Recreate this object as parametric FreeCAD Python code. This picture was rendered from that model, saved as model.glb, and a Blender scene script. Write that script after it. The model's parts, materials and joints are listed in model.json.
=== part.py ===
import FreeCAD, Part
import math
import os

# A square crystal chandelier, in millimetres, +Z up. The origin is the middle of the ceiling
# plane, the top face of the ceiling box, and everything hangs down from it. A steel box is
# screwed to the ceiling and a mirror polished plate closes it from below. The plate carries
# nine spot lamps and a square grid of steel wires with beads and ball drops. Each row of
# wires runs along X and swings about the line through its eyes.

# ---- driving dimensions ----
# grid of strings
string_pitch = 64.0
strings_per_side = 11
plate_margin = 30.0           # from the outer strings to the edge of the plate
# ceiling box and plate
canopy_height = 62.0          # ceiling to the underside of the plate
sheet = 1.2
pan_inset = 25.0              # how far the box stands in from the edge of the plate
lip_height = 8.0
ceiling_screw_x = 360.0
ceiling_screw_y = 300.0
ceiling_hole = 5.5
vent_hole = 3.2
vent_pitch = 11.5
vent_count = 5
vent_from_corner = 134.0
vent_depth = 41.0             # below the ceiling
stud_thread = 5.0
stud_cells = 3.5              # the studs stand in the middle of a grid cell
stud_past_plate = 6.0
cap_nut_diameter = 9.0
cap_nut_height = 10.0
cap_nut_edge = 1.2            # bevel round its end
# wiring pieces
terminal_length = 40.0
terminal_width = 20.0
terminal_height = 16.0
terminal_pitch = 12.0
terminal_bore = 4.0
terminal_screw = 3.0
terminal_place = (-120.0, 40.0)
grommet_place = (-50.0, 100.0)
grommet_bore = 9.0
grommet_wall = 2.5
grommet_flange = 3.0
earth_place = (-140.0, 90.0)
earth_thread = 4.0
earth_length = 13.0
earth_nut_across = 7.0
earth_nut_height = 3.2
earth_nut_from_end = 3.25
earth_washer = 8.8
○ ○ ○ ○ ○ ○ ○
§ Task objective: Using the listing above, locate the lines that hold "FreeCAD" and copy each one.

§ Response for this exercise:
Recreate this object as parametric FreeCAD Python code. This picture was rendered from that model, saved as model.glb, and a Blender scene script. Write that script after it. The model's parts, materials and joints are listed in model.json.
import FreeCAD, Part